When shopping on one of these sites, customers can click on a True Fit link which will allow them to enter their weight, height and age, as well as information on which sizes tend to fit well from the brands they already own. I tried it and when I was shopping afterwards, the algorithm suggested I buy a small from Toast and Boden and a medium from Claudie Pierlot, which seemed about right.

“We help the customer pick the right size but more importantly we can watch digitally and see which items are running much too big or too small and tell retailers they need to change them,” says Hillier. “Brands are really responding to the data and we’re seeing so much more consistency in their sizing.”

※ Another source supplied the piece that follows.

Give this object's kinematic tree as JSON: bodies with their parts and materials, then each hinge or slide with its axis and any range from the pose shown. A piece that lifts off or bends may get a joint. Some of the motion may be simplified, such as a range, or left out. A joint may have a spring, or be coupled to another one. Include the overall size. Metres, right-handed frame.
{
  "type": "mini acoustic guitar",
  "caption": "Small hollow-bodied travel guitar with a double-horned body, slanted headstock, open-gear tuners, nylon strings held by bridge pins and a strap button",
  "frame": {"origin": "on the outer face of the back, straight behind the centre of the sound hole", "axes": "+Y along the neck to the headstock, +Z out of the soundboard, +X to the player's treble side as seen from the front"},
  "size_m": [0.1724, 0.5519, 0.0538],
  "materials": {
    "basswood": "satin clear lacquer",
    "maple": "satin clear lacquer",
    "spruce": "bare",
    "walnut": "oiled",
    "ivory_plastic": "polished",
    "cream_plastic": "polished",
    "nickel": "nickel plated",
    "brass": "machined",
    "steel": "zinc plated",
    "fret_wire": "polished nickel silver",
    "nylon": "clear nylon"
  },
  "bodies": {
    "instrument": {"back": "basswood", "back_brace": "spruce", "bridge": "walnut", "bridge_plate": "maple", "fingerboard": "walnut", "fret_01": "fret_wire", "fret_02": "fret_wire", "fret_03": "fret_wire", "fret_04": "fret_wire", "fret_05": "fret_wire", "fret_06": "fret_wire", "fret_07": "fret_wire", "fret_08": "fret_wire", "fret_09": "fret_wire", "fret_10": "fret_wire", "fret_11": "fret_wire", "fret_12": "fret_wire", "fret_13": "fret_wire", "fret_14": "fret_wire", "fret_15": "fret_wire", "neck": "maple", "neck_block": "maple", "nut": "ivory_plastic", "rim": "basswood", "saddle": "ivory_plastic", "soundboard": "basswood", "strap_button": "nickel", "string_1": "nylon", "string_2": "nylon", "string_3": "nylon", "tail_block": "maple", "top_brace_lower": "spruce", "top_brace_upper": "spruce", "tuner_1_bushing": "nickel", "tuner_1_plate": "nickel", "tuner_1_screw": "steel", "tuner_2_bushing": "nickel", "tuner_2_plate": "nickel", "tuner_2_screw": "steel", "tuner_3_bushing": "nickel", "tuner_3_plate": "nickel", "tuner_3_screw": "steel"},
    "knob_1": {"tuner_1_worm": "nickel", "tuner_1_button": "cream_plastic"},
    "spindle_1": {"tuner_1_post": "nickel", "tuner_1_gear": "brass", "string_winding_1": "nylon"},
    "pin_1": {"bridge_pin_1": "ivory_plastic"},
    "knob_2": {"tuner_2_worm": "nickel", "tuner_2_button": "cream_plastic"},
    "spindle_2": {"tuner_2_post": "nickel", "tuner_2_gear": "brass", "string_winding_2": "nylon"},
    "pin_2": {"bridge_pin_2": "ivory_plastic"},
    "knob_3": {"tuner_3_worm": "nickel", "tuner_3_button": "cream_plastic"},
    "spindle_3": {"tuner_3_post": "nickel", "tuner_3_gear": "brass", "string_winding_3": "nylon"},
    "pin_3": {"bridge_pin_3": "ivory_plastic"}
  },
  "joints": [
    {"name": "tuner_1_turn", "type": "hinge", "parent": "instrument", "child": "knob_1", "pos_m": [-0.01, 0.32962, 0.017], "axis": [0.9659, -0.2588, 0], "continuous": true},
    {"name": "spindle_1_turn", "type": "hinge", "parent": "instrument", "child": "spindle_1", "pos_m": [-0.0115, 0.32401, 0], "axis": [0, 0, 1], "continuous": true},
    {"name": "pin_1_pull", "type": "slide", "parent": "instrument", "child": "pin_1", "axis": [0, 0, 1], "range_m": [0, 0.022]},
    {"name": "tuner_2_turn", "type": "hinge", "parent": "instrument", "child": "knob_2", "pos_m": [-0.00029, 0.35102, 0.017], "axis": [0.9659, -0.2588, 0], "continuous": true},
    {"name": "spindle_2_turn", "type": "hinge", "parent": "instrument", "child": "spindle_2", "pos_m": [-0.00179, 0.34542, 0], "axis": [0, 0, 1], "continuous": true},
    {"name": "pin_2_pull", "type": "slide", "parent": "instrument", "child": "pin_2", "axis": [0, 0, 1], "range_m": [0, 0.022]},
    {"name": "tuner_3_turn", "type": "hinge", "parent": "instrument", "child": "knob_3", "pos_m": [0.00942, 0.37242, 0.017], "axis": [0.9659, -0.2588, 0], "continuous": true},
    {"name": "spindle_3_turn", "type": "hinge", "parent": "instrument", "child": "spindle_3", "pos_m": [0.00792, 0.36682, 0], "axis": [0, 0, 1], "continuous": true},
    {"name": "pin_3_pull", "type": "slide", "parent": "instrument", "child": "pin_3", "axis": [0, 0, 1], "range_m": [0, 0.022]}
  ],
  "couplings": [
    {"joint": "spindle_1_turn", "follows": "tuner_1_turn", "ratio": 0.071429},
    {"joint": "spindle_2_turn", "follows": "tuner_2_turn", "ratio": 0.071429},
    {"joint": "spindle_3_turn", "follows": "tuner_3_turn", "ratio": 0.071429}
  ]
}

Does this mean that the days of opening a delivery to find a tent-like dress or a Barbie-doll sized trousers inside might finally be coming to an end? For the sake of our collective sanity, I really hope so.

How to buy the right size

  1. If you’re in between sizes, go big as it’s easier to style something that’s slightly too loose than slightly too tight.

  2. Look at the fabric. Something like denim or corduroy will feel tighter and may need a bigger size than anything with stretch.

  3. Read all the information brands offer on fit and follow it – remember they really want you to buy the right size.

  4. Buy a tape measure. Brands are starting to put the exact measurements of each piece online.